ロア側と折り合いを付けながら、中心を合わせて取付けます。
続いて、リヤショックアブソーバーを交換します。
再使用するロアマウント側のリテーニングボルト。ねじ山清掃のついでに表面の浮錆を落として防錆塗装を施しました。
リヤショックアブソーバーの締付けは、リフトサポーターを併用してギヤキャリア(ホーシング)の位置を合わせて行います。
最後に、エンジンオイルとオイルエレメントを交換し、シャシーリフレッシュメニューは完了です。
ハブとブレーキ、ショックとタイロッドを入念に整備し、組み上がったマークⅤ。
前後の主ブレーキは能力を遺憾なく発揮して、運転者の意のままに減速できます。
また、パーキングブレーキのペダルには踏み応えが戻り、急坂に停めたりフェリーで荒海を渡っても、微動だにしない制動力を実感できます。
作法にのっとりキーをひねれば、いつでも一発で始動する6,600ccのV8エンジン。
俗世の喧騒を離れ、矢のように直進する進路保持性を備えたシャシー。
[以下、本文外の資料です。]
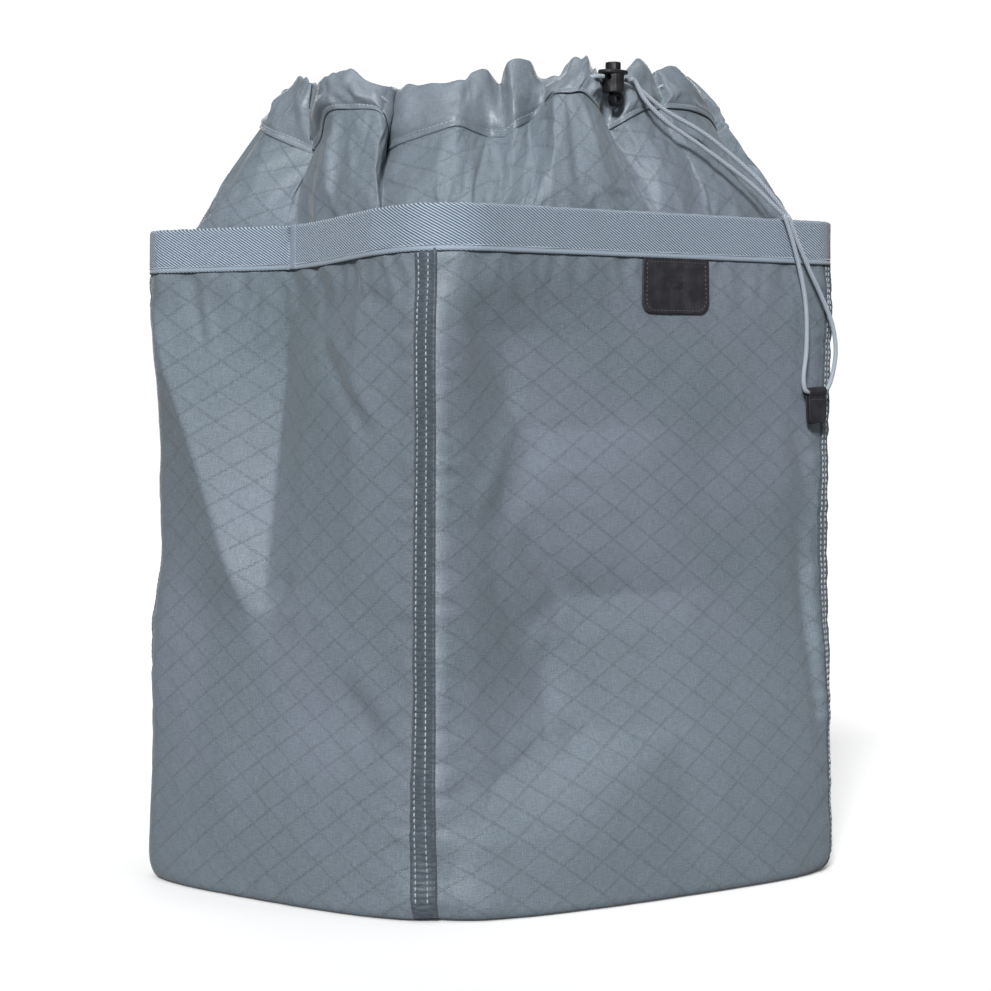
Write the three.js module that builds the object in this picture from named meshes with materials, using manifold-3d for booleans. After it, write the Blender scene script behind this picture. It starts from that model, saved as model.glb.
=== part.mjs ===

運転者の微細な操作に即応する、ブレーキとステアリング。
最後のフルサイズパーソナルカーとして永遠の記憶に刻まれる全長5,850mmの2ドアセダンが、正当な評価に相応しい整備を経て日本の路上に復帰しました。
1979 LINCOLN MARK V |
...with a Light Champagne Landau Roof |
全5回にわたってお届けしたリンカーンのシャシー整備、いかがでしたか?
今回FTECが整備したのは、アメリカ本国でほとんど乗られずに眠っていたクルマ。
その影響で、特殊なコンディションと呼べる要整備箇所がたくさんありましたね。
縁あって太平洋を渡り日本の地を踏んだからには、我々日本人の手によって
「生まれてきてよかった」
と、クルマが満足するまで走らせてあげたいものです。
FTECコーポレーションが提供する整備がその一助となることを、心より祈念いたします。
長い記事に最後までお付き合いいただき、誠にありがとうございました。